The government didn't listen to Dr Mohan Gopal and things deteriorated rapidly under three successive SEBI chairmen, CB Bhave, UK Sinha and Ajay Tyagi, as the mess in NSE and SEBI got bigger and bigger. This government, if serious, can still break the decades-old cabal of influencers that controls our financial markets, by putting in place better systems, accountability and clear consequences for bad governance.
 

Comments
Sudhir Mankodi
3 months ago
such rotten executives of NSE who are under investigative radar are financial terrorist and need to be dealt with on the lines of terrorist of 26/11 Mumbai Terror attack. Nothing short of capital punishment. if you kill a person you take life of only one person. However if you commit frauds like this, the savings of poor people get wiped out totally. Some of them may have nowhere to go and may tend to comit Suicide.
vijaybhaskar1959
3 months ago
Perhaps Chitra madam is using the concept of Yogi as the present ecosystem is very very favorable to Yoga Yogis Patanjalis Babas. These were part of Anna Hazare the self styled moralist.
saharaaj
3 months ago
Curse of Kshichdee Govt when every constituent contribute one jar of water and tales away 2 jars of milk .wants every corporate regulatory job for its Lackeys... hope karamas are visiting the beneficiaries
ksjegu
3 months ago
Anyone who visits the Facebook page of SEBI will know how they are functioning. When we want to make a complaint to SEBI in the normal course and not on the Facebook the box in which they say, 'Please do not use any special characters' .It's not at all easy to make a complaint to SEBI. They have structured it in such a way so that many may not be able to make a compalint.

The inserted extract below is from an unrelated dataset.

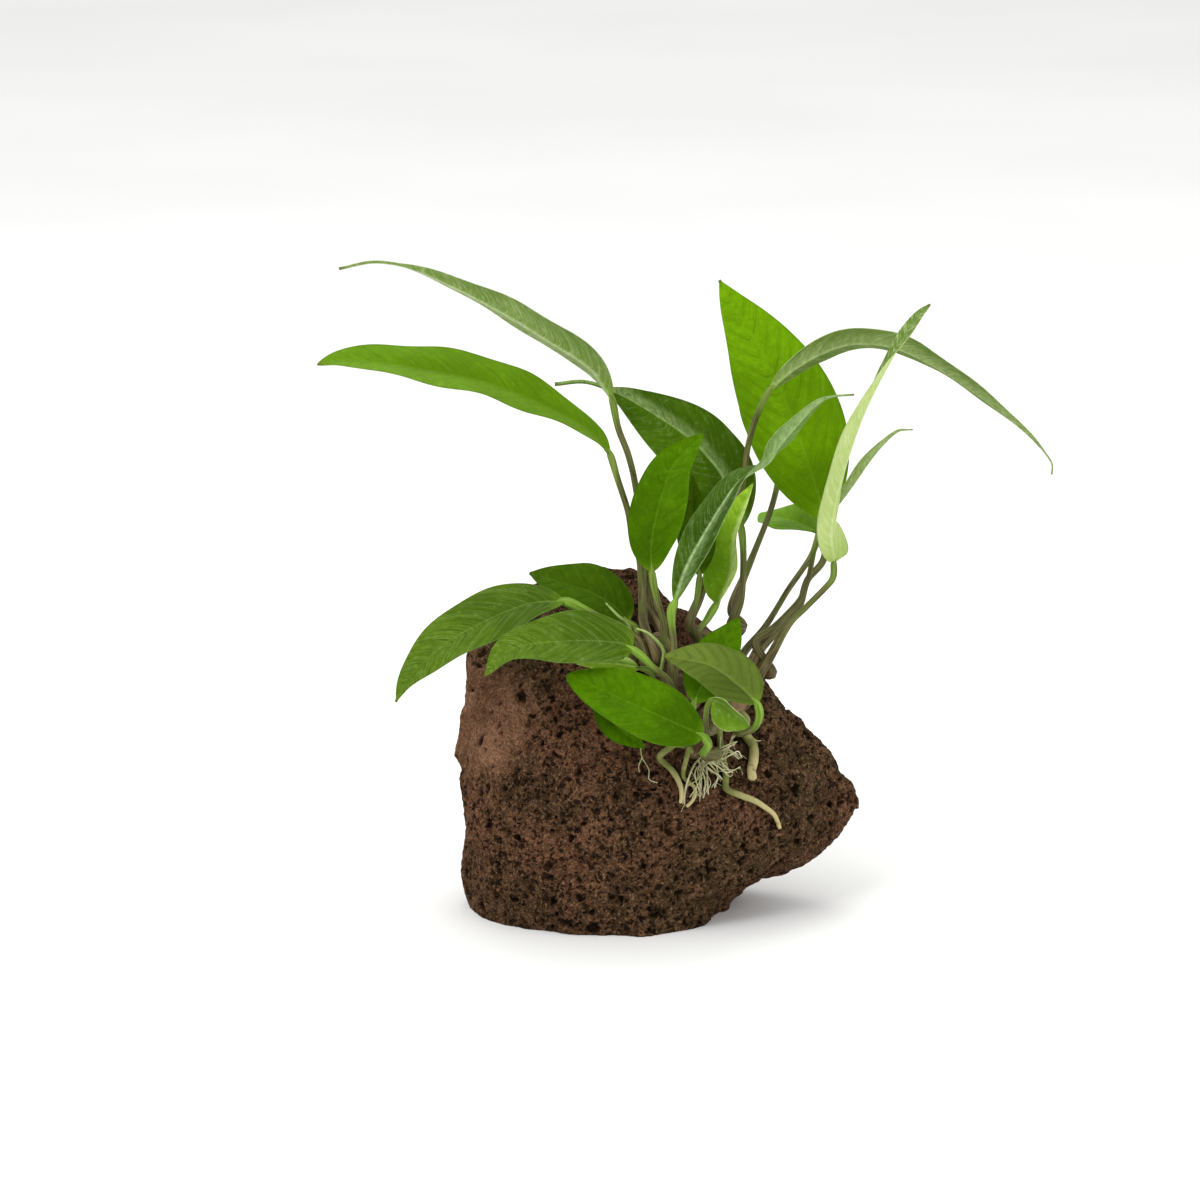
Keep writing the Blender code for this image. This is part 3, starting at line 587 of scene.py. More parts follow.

Anyone, just try and see how difficult it is to make a complaint to SEBI. We find this type of rules only in internet banking.
sinha.satiprasad
3 months ago
Do you believe seriously that we live in a morally and ethically upright world?
S K Nataraj
4 months ago
You have clrarly stated that SEBI was under a tight leash of Finmin bureaucrats.
saharaaj
Replied to S K Nataraj comment 3 months ago
like Aircel
antargat420
4 months ago
You mention about expectations from new SEBI Chairperson Madhuri Buch - but that is contingent upon whether she has any skeletons in the closet herself? If so, those will be exploited to the hilt by the cabal to make her subservient. That is just the way these things work. Assuming she is reasonably clean, we can expect better functioning of SEBI - but whether we can expect a return to era of G V Ramakrishna... I will not hold my breath.
amekbote
4 months ago
Change the current Board with more independent thinkers and leaders. Start legal action against the board who approved the actions of Chitra Ramakrishna and also the brokers who benefited from the COLO Scam.
rangarao.ds
4 months ago
"This government, if serious, can still break the decades-old cabal of influencers that controls our financial markets, by putting in place...."? Unthinkable. Given the fact that this govt has anything but contempt and contempt only for the enforcement of the RTI Act, 2005 in full as it became evident in the case of its persistent and vague denials to bring the PM CARES Fund under the ambit of the Transparency Act and the way it uses the enforcement agencies, viz., the ED, the CBI, etc., it's the last of all the things to expect it to be serious about high stakes corruption in the govt, much less to be accountable and transparent to the citizens.
sivakumar_go
4 months ago
Government has much bigger problems on hand to solve and NSE issue is relatively small in their opinion. You can not expect any sweeping changes from the Ministry in the foreseeable future.

S K Nataraj
Replied to sivakumar_go comment 4 months ago
If the Colo scam is a 75000 crores scam, it\'s not small. Capital market cleansing and reform are very important.
ramaninv1953
4 months ago
Excellent write up.
sathya2011
4 months ago
I am curious to know why this government which is boasting of transparency, honesty apnd uprightness is not willing to bring to books the person responsible in NSE fiasco. With such background, there may be skeletons hidden even now and may not see the light of the day.
kthomaskk
Replied to sathya2011 comment 3 months ago
It is true that there may be skeletons hidden even now. So far no investigating agencies have revealed that why Chitra appointed Anand Subramanniam in such a key post. What is her motive? At whose behest he was appointed? These questions are not answered.